Mais c'est mieux....
Il y a un moment où l’on sent que c’est dans la solitude la plus profonde, la plus absolue que vous serez à l’abri. Vous la connaissez bien, celle-là. Sa forme, son goût. C’est votre meilleure ennemie. Elle sait tout de vous. L’intérieur surtout. Les endroits qu’il faut serrer, presser. Parce que c’est dans le corps qu’on la sent au mieux. Au plus intense. Quelque chose qui circule. Lourd et lent et profond, à l’intérieur. Parfois ça touche l’os, les articulations et ça fait de grosses bulles qui claquent et qui montent jusqu’au cerveau. Ensuite c’est l’œil. Je dis l’œil parce que je suis borgne. Un virus que j’ai ramené d’Afrique. Il y a longtemps, et qui m’a bouffé les tissus de l’œil droit. Sans doute avais-je voulu toucher les yeux avant les mains. Je n’en sais rien. Bref, borgne. C’est pour cela que je suis si bien chez les aveugles. Mais c’était avant. Maintenant ça fait plus mal. Mais c’est mieux. Plus mal c’est toujours mieux. Franck
Donc l’œil. La solitude investie l’œil. Elle absorbe d’abord les couleurs. On voit toujours les couleurs mais vous ne les comprenez plus, elles n’ont plus de sens. Devant vous c’est plat. Chaque chose a perdu sa profondeur, même les paysages. Une hémorragie de vie.
En fait, c’est faux. Autour de vous tout continue mais sans vous. On est séparé du monde par une énorme boursouflure d’égo. Et c’est l’œil qui vous le dit. Et c’est le ventre qui l’entend.
Souvent je me dis que mon ventre sait beaucoup plus de choses que mes neurones.
Donc, là, j’écris ces mots avec mon ventre. C’est une sensation bizarre et absurde en même temps.
Mais j’ai l’habitude, c’est ma compagne. Elle me connaît par cœur. Elle sait très bien s’enrouler autour de moi, la peau, les membres, les idées, les rêves. Surtout les rêves. Elle les suce avec amour, délectation. Attention tout est chaste entre nous. C’est une sensualité à l’envers.

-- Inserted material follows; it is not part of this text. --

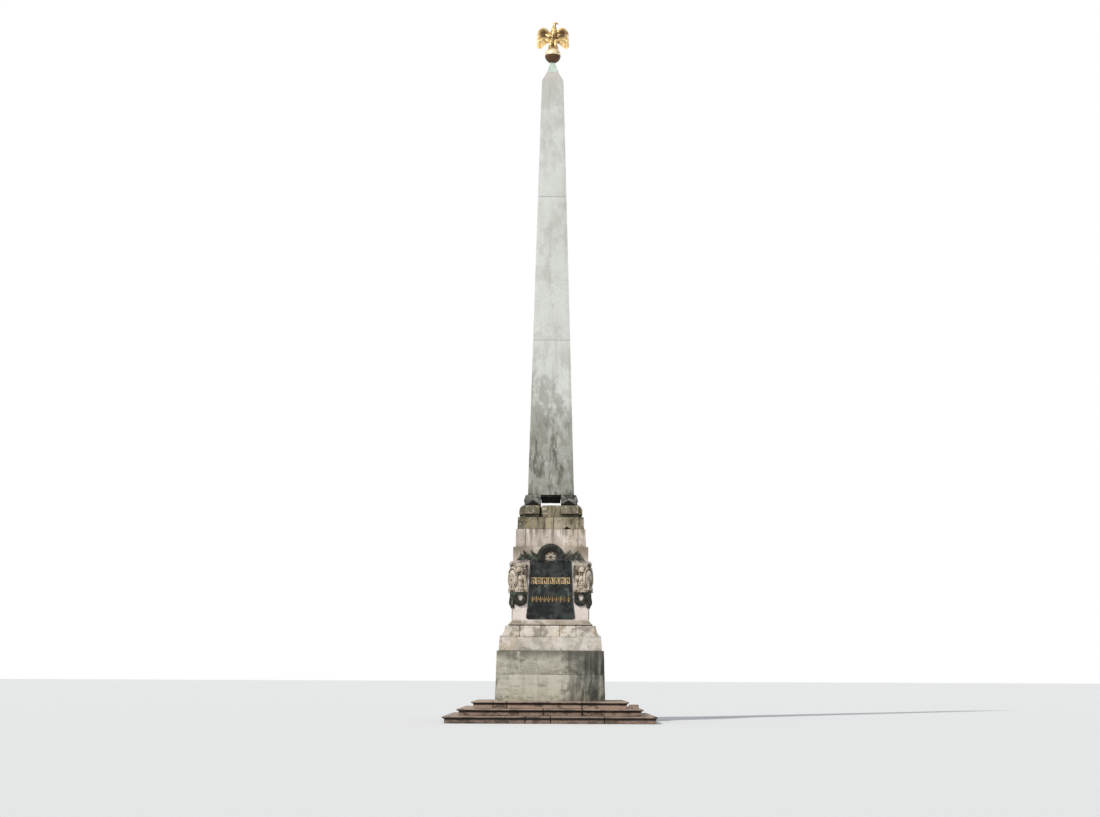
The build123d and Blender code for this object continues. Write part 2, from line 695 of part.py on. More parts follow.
# Profiles from the foot up: level in parts of the trophy, reach in parts of the radius
CUIRASS_PROFILE = ((0.0, 1.1), (0.25, 0.76), (0.43, 1.0), (0.60, 0.4))
HELMET_PROFILE = ((0.62, 1.12), (0.77, 0.9), (0.88, 0.34))
for depth_name, sy in DEPTHS.items():
    for side_name, sx in SIGNS.items():
        with BuildPart() as trophy:
            diagonal = Plane(
                origin=(sx * die_top_half, sy * die_top_half, TROPHY_Z + 0.42 * T),
                x_dir=(-sy, sx, 0),
                z_dir=(sx, sy, 0),
            )
            for out, share in ((-30, 1), (62, 0.84)):
                with BuildSketch(diagonal.offset(out)):
                    Ellipse(share * SHIELD_HALF, share * 0.39 * T)
            loft(ruled=True)
            with BuildSketch(diagonal.offset(50)):
                Ellipse(0.3 * SHIELD_HALF, 0.09 * T)
            extrude(amount=46)
            for face_name, side in corner_faces(sx, sy):
                nx, ny = FACES[face_name]
                behind = face_plane(face_name, die_top_half - 12)
                trunk = behind.from_local_coords((side * arms_x, 0, 22))
                with BuildSketch(Plane(origin=trunk, x_dir=(nx, ny, 0), z_dir=(ny, -nx, 0))):
                    with BuildLine():
                        cuirass = [(reach * CUIRASS_R, TROPHY_Z + level * T) for level, reach in CUIRASS_PROFILE]
                        helmet = [(reach * HELMET_R, TROPHY_Z + level * T) for level, reach in HELMET_PROFILE]
                        Polyline((0, TROPHY_Z), *cuirass, *helmet, (0, helmet[-1][1]), close=True)
                    make_face()
                revolve(axis=Axis(trunk, (0, 0, 1)))
                # Crest along the top of the helmet
                crest_z = TROPHY_Z + 0.78 * T
                with BuildSketch(face_plane(face_name, die_top_half + 10)):
                    with BuildLine():
                        ThreePointArc(
                            (side * arms_x - HELMET_R, crest_z),
                            (side * arms_x, TROPHY_Z + 0.96 * T),
                            (side * arms_x + HELMET_R, crest_z),
                        )
                        Line((side * arms_x + HELMET_R, crest_z), (side * arms_x - HELMET_R, crest_z))
                    make_face()
                extrude(amount=58)
                with BuildSketch(behind):
                    # Flag that hangs in folds from the inner spear
                    with BuildLine():
                        Polyline(
                            (side * (arms_x + 95), TROPHY_Z + 0.72 * T),
                            (side * (arms_x - 115), TROPHY_Z + 0.94 * T),
                            (side * arms_inner, TROPHY_Z + 0.89 * T),
                            (side * (arms_inner + 18), TROPHY_Z + 0.56 * T),
                            (side * (arms_inner + 70), TROPHY_Z + 0.44 * T),
                            (side * (arms_x + 40), TROPHY_Z + 0.30 * T),
                            close=True,
                        )
                    make_face()
                    # Crossed spears, each from its foot to its point
                    for start_x, end_x in ((arms_x + 120, arms_inner + 24), (arms_inner + 40, arms_x + 150)):
                        rise = 0.88 * T
                        lean = math.degrees(math.atan2(rise, side * (end_x - start_x)))
                        with Locations((side * (start_x + end_x) / 2, TROPHY_Z + 0.5 * T)):
                            Rectangle(math.hypot(rise, end_x - start_x), 30, rotation=lean)
                    # Ledge that the arms stand on
                    with Locations((side * (arms_inner + die_top_half - SIDE_GAP) / 2, TROPHY_Z + 0.03 * T)):
                        Rectangle(die_top_half - arms_inner - SIDE_GAP, 0.06 * T)
                extrude(amount=72)
            add(die.part, mode=Mode.SUBTRACT)
        trophy.part.label = f"trophy_{depth_name}_{side_name}"
        export_step(trophy.part, f"parts/trophy_{depth_name}_{side_name}.step")

# Bronze festoons under the trophies: on both faces a swag from a knot, at the corner a drop
swag_z = TROPHY_Z - SWAG_DEPTH + SWAG_R + SWAG_HALF
swag_x = PLAQUE_FOOT_HALF - 26 + SWAG_R + SWAG_HALF
for depth_name, sy in DEPTHS.items():
    for side_name, sx in SIGNS.items():
        with BuildPart() as festoon:
            corner = Plane(origin=(sx * die_top_half, sy * die_top_half, 0), x_dir=(1, 0, 0), z_dir=(0, -1, 0))
            with BuildSketch(corner):
                with BuildLine():
                    Polyline(
                        (0, TROPHY_Z),
                        (0.8 * TAIL_R, TROPHY_Z),
                        (TAIL_R, TROPHY_Z - 0.2 * TAIL_DROP),
                        (0.86 * TAIL_R, TROPHY_Z - 0.62 * TAIL_DROP),
                        (0.5 * TAIL_R, TROPHY_Z - 0.88 * TAIL_DROP),
                        (0, TROPHY_Z - TAIL_DROP),
                        close=True,
                    )
                make_face()
            revolve(axis=Axis(corner.origin, (0, 0, 1)))
            for face_name, side in corner_faces(sx, sy):
                nx, ny = FACES[face_name]
                hang = face_plane(face_name, die_top_half + 24)
                bend = hang.from_local_coords((side * swag_x, swag_z, 0))
                inner = hang.from_local_coords((side * (swag_x - SWAG_HALF), swag_z, 0))
                outer = hang.from_local_coords((side * (swag_x + SWAG_HALF), swag_z, 0))
                # Half a ring of rope below, and its two ends up to the knot
                with BuildSketch(Plane(origin=inner, z_dir=(0, 0, 1))):
                    RegularPolygon(SWAG_R, 6)
                revolve(axis=Axis(bend, (nx, ny, 0)), revolution_arc=180 * side)
                for end in (inner, outer):
                    with BuildSketch(Plane(origin=end, z_dir=(0, 0, 1))):
                        RegularPolygon(SWAG_R, 6)
                    extrude(amount=TROPHY_Z - 40 - swag_z)
                with BuildSketch(face_plane(face_name, die_top_half - 12)):
                    with Locations((side * (swag_x + die_top_half - SWAG_HALF - SWAG_R) / 2, TROPHY_Z - 50)):
                        Rectangle(die_top_half - swag_x + SWAG_HALF + SWAG_R, 100)
                extrude(amount=78)
            add(die.part, mode=Mode.SUBTRACT)
        festoon.part.label = f"festoon_{depth_name}_{side_name}"
        export_step(festoon.part, f"parts/festoon_{depth_name}_{side_name}.step")
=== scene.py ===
import bmesh
import bpy
import math
import random
from mathutils import Matrix, Vector, noise


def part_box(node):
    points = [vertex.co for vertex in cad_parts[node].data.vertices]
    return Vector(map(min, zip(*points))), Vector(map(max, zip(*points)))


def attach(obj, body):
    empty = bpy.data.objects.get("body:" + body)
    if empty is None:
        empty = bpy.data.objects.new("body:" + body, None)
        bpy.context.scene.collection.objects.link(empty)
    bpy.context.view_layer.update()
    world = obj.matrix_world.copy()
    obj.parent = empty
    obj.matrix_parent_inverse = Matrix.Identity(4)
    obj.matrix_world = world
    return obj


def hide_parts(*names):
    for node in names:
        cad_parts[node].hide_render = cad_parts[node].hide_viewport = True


# Looks of the square memorial obelisk. Metres; the front looks toward -Y.

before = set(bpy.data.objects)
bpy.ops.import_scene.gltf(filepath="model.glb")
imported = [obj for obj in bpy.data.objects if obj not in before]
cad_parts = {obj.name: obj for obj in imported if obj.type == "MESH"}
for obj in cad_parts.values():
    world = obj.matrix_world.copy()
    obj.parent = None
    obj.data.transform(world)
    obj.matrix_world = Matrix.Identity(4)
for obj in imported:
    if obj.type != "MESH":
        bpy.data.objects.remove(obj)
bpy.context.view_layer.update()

# Camera of the photograph: 1100 x 817 points, upright but tilted up
PHOTO_WIDTH = 1100
FOCAL_POINTS = 1681.3
SENSOR_WIDTH = 36
CAMERA_DISTANCE = 49.0
CAMERA_HEIGHT = 1.2238
CAMERA_SHIFT = -0.038
CAMERA_TILT = 9.1066
CAMERA_ROLL = 0.25

# Open joints between stones, rubbed arrises, how far the mortar lies back, and the steps
JOINT = 0.007
STEP_JOINT = 0.02
ARRIS = 0.009
MORTAR_BACK = 0.045
STEP_DEPTH = 0.72
STEP_RISE = 0.195
STEP_NOSING = 0.062
STEP_SIDE_JOINTS = (-0.75, 0.62)

# Joints of the steps on the front, sideways from the middle; the back has them in reverse
STEP_JOINTS = {
    "step_bottom": (-0.67, 0.01, 1.47),
    "step_middle": (-0.19, 0.88),
    "step_top": (-1.57, -1.19, 0.88),
}

# Courses: look, depth of the ring of stones, joints on the front, and joints on the sides
COURSES = {
    "base_lower_course": ("grey_granite", 0.42, (), ()),
    "base_upper_course": ("grey_granite", 0.36, (), ()),
    "batter_course": ("veined_marble", 0.5, (), (0.3,)),
    "hollow_course": ("veined_marble", 0.5, (-0.86, -0.267, 0.261, 0.72), (-0.3, 0.42)),
    "lower_shoulder_course": ("veined_marble", 0.4, (-0.725, 0.78), (0.1,)),
    "upper_shoulder_course": ("weathered_sandstone", 0.4, (-0.163, 0.083, 0.696), (-0.1,)),
}

# The cap's open joint, and how much deeper than the tenon its packing is drawn
CAP_JOINT_X = -0.27
CAP_GAP = 0.052
TENON_DRAWN = 1.42

# Edges that turn more than this are rubbed round, or shaded as sharp
RUBBED_TURN = math.radians(28)
SHARP_TURN = math.radians(38)

# Wear of a stone: broad and fine waves in each metre, and bites out of its edges above a floor
BROAD_WEAR = 2.3
FINE_WEAR = 9
EDGE_BITES = 5.5
BITE_FLOOR = 0.18

# Relief on the die and the plaques: how far it stands out, reach, height and number of its parts
PLAQUE_PROUD = 0.032
PLAQUE_SUNK = 0.012
WREATH_R = 0.376
WREATH_BAND = 0.112
MEDALLION_R = 0.187
BAND_HALF = 0.57
BAND_HEIGHT = 0.19
UPPER_BAND_Z = 3.945
LOWER_BAND_Z = 3.443
KEY_COUNT = 7
LEAF_COUNT = 10
ARMS_INNER = 0.64
SWAG_HALF = 0.132
SWAG_GAP = 0.034
SWAG_DROP = 0.324
DROP_LENGTH = 0.46

# Section of the ribbon over a swag: level, and reach out of the die
RIBBON_SECTION = ((0.045, 0), (0.04, 0.05), (-0.04, 0.05), (-0.045, 0))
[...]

Avant quand je buvais de l’alcool. Beaucoup d’alcool. Le corps ne suivait plus. A force, il craquait, il suintait. Dans la tête il y avait un véritable champs de mines, et de drôles d’incendies mélangés à un brouillard sans fin. Lent, lourd, épais. Et sans fin. Sans fond. Et c’était tous les jours, dans chaque heure du jour. A la fin, les jours n’existent plus, ni les heures. Et dans le cœur il n’y avait plus rien, une lande où seuls quelques fantômes subsistaient.